All the gain is in the first stage, later stages gain 1.0, probably so signals can be easily interpreted as the effect they would have on the output; this means intermediate signals can go beyond the power rails, as the signals are scaled up from the real voltages on wires.
The model comprises
Error Integrator – Active Filter – Output Buffer
The Output Buffer is clipped by comparing its output voltage with the power rails, and applying a correction to its input to clip the output.
When the Output Buffer is clipped, the Error Integrator continues to charge its output capacitor in a direction to correct the output (as if it could overcome the clipping). We have integrator windup.

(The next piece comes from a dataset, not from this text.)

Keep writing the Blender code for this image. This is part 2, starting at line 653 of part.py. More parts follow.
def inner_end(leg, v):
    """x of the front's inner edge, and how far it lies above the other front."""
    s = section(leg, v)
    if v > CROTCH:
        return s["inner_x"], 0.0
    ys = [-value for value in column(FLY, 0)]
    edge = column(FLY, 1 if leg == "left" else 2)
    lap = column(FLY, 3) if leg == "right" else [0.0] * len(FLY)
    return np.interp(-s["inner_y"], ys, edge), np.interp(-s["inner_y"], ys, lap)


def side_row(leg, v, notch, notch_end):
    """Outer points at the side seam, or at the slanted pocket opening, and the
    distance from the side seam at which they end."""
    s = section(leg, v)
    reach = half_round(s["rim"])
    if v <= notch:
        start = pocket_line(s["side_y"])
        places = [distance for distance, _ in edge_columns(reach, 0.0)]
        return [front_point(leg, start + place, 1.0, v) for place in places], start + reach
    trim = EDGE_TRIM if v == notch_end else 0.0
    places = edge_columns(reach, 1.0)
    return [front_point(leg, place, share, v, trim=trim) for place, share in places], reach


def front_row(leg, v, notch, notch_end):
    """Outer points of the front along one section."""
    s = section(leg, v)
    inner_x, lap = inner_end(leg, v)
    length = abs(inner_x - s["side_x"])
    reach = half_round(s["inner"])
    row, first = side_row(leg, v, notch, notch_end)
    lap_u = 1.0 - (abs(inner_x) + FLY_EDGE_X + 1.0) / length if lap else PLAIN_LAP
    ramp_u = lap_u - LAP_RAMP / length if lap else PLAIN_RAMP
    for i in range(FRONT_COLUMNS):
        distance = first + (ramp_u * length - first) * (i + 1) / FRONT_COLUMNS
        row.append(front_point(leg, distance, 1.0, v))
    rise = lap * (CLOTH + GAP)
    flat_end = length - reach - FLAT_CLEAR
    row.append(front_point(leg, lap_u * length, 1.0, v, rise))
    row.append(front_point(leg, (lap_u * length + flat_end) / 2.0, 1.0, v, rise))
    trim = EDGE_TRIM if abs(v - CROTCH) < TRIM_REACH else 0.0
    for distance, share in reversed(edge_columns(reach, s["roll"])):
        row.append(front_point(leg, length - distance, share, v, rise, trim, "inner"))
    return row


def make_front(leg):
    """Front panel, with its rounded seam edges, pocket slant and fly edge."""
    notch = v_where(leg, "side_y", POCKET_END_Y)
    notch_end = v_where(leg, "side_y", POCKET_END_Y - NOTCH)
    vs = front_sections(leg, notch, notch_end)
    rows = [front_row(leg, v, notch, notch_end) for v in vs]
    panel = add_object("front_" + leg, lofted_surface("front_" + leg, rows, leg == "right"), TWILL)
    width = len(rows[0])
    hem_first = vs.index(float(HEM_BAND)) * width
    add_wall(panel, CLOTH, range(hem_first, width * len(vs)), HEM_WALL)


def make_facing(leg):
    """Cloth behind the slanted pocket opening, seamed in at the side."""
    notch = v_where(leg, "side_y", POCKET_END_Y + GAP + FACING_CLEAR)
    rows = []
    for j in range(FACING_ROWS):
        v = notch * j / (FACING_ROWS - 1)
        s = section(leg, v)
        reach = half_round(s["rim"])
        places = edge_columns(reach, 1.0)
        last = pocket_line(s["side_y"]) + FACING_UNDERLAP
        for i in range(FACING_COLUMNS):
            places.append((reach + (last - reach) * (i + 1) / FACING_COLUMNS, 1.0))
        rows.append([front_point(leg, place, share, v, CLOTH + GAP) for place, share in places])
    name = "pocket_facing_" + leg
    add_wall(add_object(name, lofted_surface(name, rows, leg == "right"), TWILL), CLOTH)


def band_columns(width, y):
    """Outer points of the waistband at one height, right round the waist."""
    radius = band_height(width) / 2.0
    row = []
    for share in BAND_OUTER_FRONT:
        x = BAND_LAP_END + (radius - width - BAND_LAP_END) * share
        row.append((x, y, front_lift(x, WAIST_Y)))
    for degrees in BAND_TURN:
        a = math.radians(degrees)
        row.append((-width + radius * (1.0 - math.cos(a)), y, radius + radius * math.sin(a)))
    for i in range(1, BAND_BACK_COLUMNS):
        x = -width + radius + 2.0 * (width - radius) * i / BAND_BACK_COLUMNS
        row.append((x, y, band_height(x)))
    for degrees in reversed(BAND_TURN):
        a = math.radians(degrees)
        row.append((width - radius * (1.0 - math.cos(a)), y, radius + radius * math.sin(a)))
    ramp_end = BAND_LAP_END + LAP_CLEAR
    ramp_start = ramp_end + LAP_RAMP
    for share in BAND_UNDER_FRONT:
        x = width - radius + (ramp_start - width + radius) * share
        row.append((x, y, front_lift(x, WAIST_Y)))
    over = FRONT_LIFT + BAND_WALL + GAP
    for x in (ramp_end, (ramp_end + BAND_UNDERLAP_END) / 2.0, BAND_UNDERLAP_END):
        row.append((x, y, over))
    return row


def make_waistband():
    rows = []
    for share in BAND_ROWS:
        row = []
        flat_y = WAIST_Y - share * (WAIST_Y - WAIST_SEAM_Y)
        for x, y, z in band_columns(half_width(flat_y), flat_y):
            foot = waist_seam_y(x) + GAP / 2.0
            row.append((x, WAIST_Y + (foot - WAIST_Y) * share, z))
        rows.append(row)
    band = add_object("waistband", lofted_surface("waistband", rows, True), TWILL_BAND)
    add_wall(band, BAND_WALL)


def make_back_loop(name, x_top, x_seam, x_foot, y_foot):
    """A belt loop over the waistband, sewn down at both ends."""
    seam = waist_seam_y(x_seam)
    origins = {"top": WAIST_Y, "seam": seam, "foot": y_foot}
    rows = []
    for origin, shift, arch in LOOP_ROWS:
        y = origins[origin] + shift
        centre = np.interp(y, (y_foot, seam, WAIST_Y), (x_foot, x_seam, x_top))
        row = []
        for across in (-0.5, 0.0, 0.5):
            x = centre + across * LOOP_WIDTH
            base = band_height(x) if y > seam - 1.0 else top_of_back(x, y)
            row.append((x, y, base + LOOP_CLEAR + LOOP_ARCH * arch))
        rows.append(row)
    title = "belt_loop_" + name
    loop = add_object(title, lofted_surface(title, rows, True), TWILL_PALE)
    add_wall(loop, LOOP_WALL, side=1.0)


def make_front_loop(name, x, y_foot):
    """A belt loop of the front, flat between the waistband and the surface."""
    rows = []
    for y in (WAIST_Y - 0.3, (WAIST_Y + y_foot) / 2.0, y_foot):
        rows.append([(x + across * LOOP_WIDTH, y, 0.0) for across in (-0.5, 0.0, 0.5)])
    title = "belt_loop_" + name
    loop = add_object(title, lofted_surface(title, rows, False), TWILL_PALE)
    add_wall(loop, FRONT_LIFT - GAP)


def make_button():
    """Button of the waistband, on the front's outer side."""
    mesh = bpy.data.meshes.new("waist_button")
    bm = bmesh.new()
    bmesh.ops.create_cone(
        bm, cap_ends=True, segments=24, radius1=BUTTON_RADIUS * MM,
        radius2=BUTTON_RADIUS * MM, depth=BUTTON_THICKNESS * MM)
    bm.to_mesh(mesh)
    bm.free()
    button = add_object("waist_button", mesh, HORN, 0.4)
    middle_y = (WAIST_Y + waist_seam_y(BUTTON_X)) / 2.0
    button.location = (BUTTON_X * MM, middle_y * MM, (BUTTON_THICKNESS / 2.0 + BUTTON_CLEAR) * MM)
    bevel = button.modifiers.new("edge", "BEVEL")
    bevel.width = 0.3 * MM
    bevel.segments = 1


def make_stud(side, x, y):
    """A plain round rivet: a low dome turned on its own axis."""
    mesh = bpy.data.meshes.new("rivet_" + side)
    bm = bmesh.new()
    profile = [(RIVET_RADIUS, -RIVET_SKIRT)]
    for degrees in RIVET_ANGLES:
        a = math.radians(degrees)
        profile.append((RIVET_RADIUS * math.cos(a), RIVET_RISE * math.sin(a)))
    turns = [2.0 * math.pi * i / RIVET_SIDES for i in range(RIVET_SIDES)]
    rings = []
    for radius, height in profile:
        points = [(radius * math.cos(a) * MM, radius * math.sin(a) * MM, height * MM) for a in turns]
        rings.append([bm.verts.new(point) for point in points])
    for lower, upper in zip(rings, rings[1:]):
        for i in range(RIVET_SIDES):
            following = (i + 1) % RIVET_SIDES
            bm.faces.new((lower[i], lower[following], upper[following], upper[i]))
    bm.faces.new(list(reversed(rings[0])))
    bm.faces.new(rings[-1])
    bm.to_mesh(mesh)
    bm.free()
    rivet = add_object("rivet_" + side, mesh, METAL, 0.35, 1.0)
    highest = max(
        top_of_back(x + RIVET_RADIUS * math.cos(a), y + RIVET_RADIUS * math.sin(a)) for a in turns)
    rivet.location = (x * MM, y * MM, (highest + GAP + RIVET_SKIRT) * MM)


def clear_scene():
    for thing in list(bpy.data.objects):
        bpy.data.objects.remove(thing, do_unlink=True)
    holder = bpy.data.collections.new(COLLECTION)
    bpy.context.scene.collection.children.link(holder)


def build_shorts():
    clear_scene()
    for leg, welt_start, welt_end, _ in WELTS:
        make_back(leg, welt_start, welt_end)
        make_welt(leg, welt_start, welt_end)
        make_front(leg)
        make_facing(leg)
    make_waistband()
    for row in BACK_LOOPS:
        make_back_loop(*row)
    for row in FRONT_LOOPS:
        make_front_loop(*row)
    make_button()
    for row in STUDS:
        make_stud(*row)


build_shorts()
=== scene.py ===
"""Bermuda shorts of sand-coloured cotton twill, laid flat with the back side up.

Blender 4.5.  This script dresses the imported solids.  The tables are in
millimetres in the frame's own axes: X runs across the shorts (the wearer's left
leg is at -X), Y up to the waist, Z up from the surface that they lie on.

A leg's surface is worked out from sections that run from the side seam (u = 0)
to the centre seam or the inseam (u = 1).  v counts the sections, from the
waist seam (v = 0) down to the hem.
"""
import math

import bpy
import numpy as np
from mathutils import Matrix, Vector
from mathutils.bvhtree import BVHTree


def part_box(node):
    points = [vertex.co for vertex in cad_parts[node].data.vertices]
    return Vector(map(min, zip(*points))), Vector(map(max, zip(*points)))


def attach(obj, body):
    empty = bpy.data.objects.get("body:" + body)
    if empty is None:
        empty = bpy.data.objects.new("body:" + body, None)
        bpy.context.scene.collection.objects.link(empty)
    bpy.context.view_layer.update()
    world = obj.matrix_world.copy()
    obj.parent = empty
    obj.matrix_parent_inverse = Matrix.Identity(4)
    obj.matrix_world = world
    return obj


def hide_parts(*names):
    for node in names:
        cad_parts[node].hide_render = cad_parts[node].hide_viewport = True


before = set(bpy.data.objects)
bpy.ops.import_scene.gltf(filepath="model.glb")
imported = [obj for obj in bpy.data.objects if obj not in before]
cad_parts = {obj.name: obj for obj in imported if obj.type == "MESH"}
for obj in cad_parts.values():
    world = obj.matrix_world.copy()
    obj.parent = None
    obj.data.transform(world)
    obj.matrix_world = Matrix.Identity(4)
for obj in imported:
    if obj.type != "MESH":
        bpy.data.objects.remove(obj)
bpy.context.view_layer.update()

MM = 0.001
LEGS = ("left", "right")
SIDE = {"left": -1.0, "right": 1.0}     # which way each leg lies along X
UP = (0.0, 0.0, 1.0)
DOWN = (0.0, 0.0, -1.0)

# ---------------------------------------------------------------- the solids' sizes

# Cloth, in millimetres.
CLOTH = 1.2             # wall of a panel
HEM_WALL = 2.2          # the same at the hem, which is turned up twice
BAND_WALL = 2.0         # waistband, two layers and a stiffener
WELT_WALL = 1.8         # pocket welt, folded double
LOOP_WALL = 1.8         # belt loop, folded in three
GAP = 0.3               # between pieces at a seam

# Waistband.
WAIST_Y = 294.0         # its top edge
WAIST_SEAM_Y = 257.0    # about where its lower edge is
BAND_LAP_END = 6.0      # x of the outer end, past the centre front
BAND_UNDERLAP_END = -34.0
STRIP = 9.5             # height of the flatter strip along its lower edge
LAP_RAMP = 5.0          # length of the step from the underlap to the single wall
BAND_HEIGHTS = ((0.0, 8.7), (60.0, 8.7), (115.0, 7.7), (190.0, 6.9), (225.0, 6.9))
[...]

There is a BLOCK_DC switch that acts like a pair of Zener diodes between the corrected input to the Output Buffer and the Error Integrator output. This BLOCK_DC conducts when the integrating capacitor is outside ±10V from the clipped output – thus allowing just some integrator windup, presumably to match the experimental recovery from saturation.

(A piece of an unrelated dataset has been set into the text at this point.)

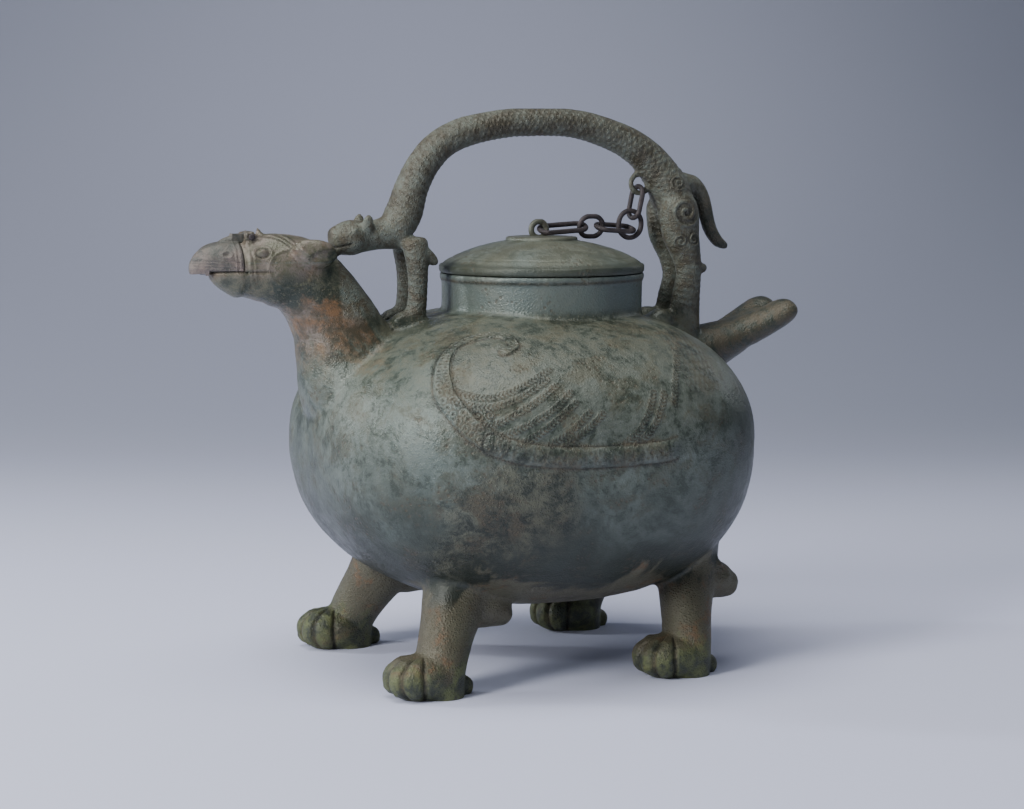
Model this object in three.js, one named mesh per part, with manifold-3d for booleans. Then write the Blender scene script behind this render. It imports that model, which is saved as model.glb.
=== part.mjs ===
// Bird-shaped bronze he: a hollow pouring vessel cast as a standing bird of prey.
// The bird faces -X, +Z is up and Y runs across it. Lengths are in millimetres.
// The round mouth stands over X = 0 until the whole is centred at the end.
import * as THREE from "three";
import { mergeVertices } from "three/addons/utils/BufferGeometryUtils.js";
import Module from "manifold-3d";

const wasm = await Module();
wasm.setup();

// Driving dimensions
const wall = 3;
const gap = 0.35;
const bulb = { front: 112.5, back: 98, half: 101, up: 63, down: 77.5, round: 2.32, plan: 2.6 };
const bulbMiddle = { x: -4.5, z: 107.5 };
const mouth = { radius: 47.4, lip: 0.9, lipHeight: 2.8, height: 14.6 };
const lidPlate = { overhang: 1.2, rim: 3.8, rise: 12.2, thickness: 2.6, tongue: 8, play: 0.6 };
const lidBoss = { radius: 17, height: 1.1, step: 0.6 };
const chain = { wire: 1.25, eyeRadius: 3.8, lugRadius: 4.6, ringWire: 1.4 };
const grip = { top: 262, radius: 6.4, reach: 70, legsApart: 7.5 };
const frontFoot = { x: -76, y: 62.5 };
const backFoot = { x: 47.5, y: 61.5 };
const shank = { front: 14.6, back: 14.2 };
const paw = { length: 18.4, width: 16.4, height: 19.5, ahead: 7.8 };
const snout = { front: 28, back: 26 };
const spout = { parting: 149, beak: 22.6, mouthLine: 189.2, jaw: 14, hook: 2.4 };
const hinge = { radius: 2.6, pin: 0.9, lugWidth: 3, beakLug: 4.2, play: 0.4, back: 4.6, rise: 15 };
const tailFork = { tip: 128.5, lobe: 9.6, apart: 11.5 };
const relief = { height: 1.3, sink: 1.8 };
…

That BLOCK_DC switch, when closed, is positive feedback around the active filter. Due to rounding errors entering the Rs and Gs, the low-frequency gain of the active filter is 1.0006, so we have the potential for positive feedback with amplification.

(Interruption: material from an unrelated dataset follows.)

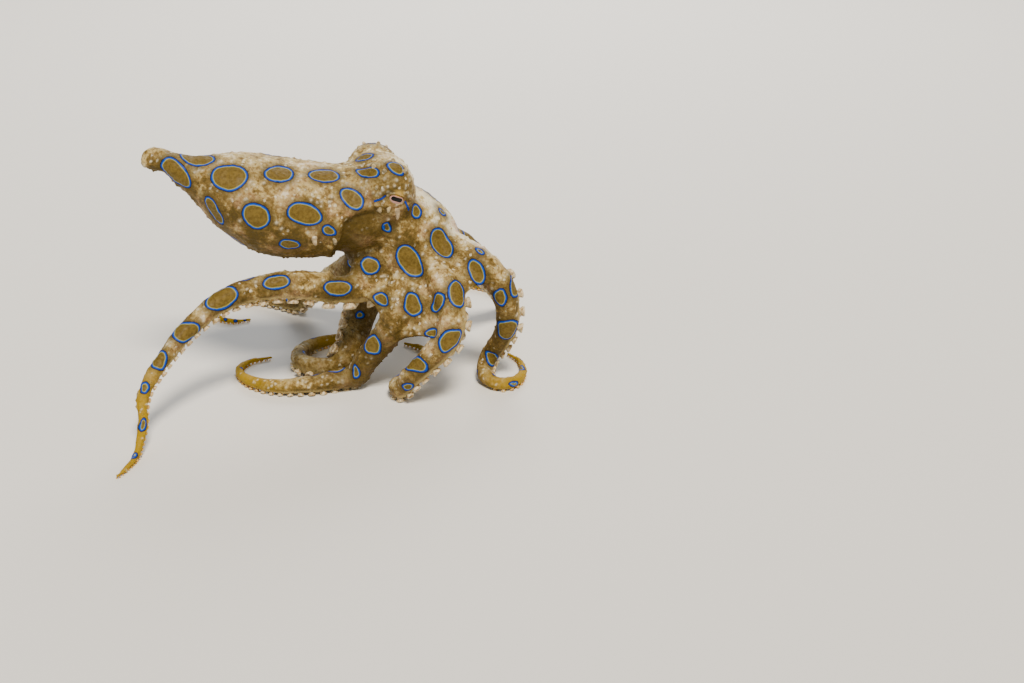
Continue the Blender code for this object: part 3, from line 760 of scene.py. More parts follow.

With 0.1 V input, the Error Integrator will work to charge its capacitor to AvOL×0.1V = 300 kV. The G-devices have no problem with 300 kV, and the Active Filter output is approaching 300 210 V. The clipping circuit will correct that high voltage, with some delay, but the clipping circuit has a limit(x,upper,lower) function that restricts it to a reasonable correction, negligible compared to 300kV.
BLOCK_DC shorts, to try to bring the capacitor within 300 210 V ±10 V, which is larger than 300 kV. The voltage grows until other nonlinear devices stop it.
The Gmin-stepping method of finding the operating point happens to find a solution where the integrating capacitor has 112 886 kV, amplified to 112 967 kV by the Active filter, but then reduced back to 112 886 kV by the clipping circuit.
We can avoid this operating point (by not using Gmin-stepping, reducing the Active Filter gain, ic=0 on the integrating capacitor, or otherwise).
But even then, if we increase the gain or the input such that the output clips in the transient simulation, the simulation stops due to the timestep going to zero.
The switches in BLOCK_DC have Ron=10mΩ Roff=1GΩ with a transition voltage of 10 mV. So in the transition SPICE is computing a resistance from 1e9Ω to 1e-2Ω so one can imagine it may be difficult to coding the maths for this transition using 14-digit IEEE double-precition registers. NgSPICE recommends a ratio below 1e12, or else adjusting some options. Ron=1Ω here lets the simulation continue.
The BLOCK_DC function should be done differently. Preferably, the Error Integrator itself would slow its rate of charging the integrating capacitor as the voltage on that capacitor approaches the power rails.
Moral
I wasted a lot of time (which have time at the minute) reverse-engineering the Rube-Goldberg device that TI assembled over the years to match experimental data. But now I know what I’m missing if I forego a TI model that doesn’t converge.
Often software helps to get useful work done.
Sometimes software distracts us from useful work.
Burr-Brown designed some nice amplifiers, so we should feel free to design using them, but might sometimes have to do so without a manufacturer’s SPICE model.